Entonces le hablé sobre las grabaciones. Sobre lo mucho que necesito encontrarle. Y le dije que no se me ocurre qué más hacer aparte de eso.

—Es perfecto —aseguró Ursula enfáticamente—. ¿Adónde las envía?

—Tengo una dirección en California, de un antiguo amigo suyo. Las envío allí, pero no sé si él las recibe.

—Apuesto a que sí.

Yo necesitaba oír algo más que meras formalidades, palabras bien intencionadas.

—¿De verdad lo cree?

—Desde luego —aseguró con voz firme, llena de la certeza propia de la juventud—. Lo creo, y sé que volverá. Sólo necesita espacio y tiempo para comprender que no fue culpa suya. Que él nada podía hacer para cambiar las cosas. —Entonces se puso de pie, cogió mi walkman y lo dejó suavemente en mi regazo—. Siga hablando con él, Grace —aconsejó, y me dio un beso en la mejilla—. Él vendrá. Ya lo verá.

¿Dónde estaba? ¿En 1915? No, en 1916. La guerra arrasaba el territorio de Flandes, el mayor y lord Ashbury ya estaban al abrigo de sus tumbas, y aún transcurrirían dos largos años de masacre, de devastación. Jóvenes de todos los confines del planeta bailaban el sangriento vals de la muerte. El mayor, luego David…

No. No tengo la fortaleza ni el deseo de revivirlo. Lo que he dicho es suficiente. En cambio, tomaré impulso y recordaré: «Era noviembre de 1918…», y como por arte de magia así será.

Regresaremos a Riverton. Hannah y Emmeline, que habían pasado los dos últimos años de guerra en Londres, en la casa de lady Violet, acaban de llegar para vivir junto a su padre. Pero han cambiado. Han crecido desde la última vez que hablamos. Hannah tiene dieciocho años, está a punto de hacer su presentación en sociedad. Emmeline tiene catorce, y se asoma al umbral del mundo de los adultos, al que está impaciente por unirse.

Aquellos juegos, los que solían jugar dos años antes, ya no existen. Desde la muerte de David, El Juego también ha muerto. (Regla número tres: Los jugadores sólo pueden ser tres; ni más, ni menos).

Una de las primeras cosas que hace Hannah al volver a Riverton es recuperar el arcón chino que está en el ático. La veo hacerlo, aunque ella no lo sabe.
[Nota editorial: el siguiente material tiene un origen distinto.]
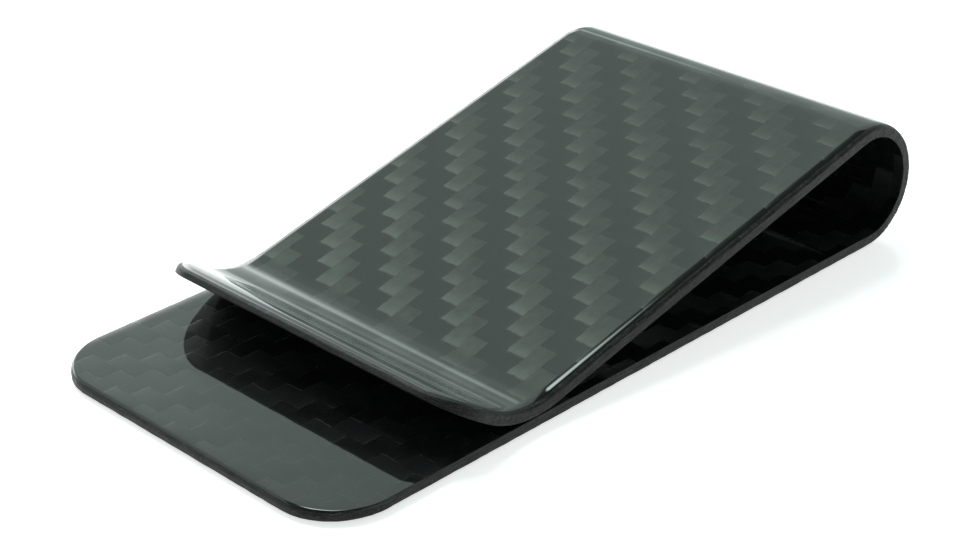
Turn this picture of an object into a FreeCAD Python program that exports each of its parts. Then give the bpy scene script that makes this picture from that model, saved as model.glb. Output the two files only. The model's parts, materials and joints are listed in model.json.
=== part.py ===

La sigo mientras lo coloca cuidadosamente en una bolsa de tela y lo lleva al lago, eludiendo a Emmeline.

Me oculto en el trecho donde el sendero que va de la fuente de Ícaro hasta el lago se hace más angosto y la observo mientras lleva su bolsa por la orilla del lago, hacia el cobertizo de los botes. Se detiene un momento, mira a su alrededor, y yo me agacho entre los arbustos para que no me descubra.

Va hacia la loma, se queda de pie de espaldas a la cresta, y adelanta un pie de modo que el tacón de una de sus botas toque la punta de la otra. Sigue hacia el lago, cuenta tres pasos y se detiene. Repite esos movimientos tres veces. Después se arrodilla en el suelo y abre la bolsa. Saca una pequeña pala, que seguramente cogió cuando Dudley no la veía.

Comienza a cavar. Es difícil al principio, porque la orilla del lago está cubierta de cantos rodados, pero poco después llega hasta la tierra que está debajo y puede trabajar más rápido. No interrumpe su tarea hasta que el montículo de tierra que se ha formado a su lado tiene unos treinta centímetros de altura.

Entonces saca de la bolsa el arcón chino y lo introduce en el agujero. Está a punto de cubrirlo con tierra pero duda. Recupera el arcón, lo abre, saca uno de los pequeños libros que guarda en su interior. Abre el relicario que lleva colgado al cuello y oculta el libro. Luego vuelve a poner la caja en el agujero y la entierra.

La dejo a solas a la orilla del lago. El señor Hamilton se preguntará dónde estoy y no está de humor para tolerar faltas. La cocina de Riverton bulle de excitación con los preparativos para la primera celebración desde que comenzara la guerra, y el mayordomo nos ha recalcado que los invitados de esta noche, empresarios e inversionistas, son «Muy Importantes para el Futuro de la Familia».

Y lo eran. Jamás habríamos imaginado cuán importantes.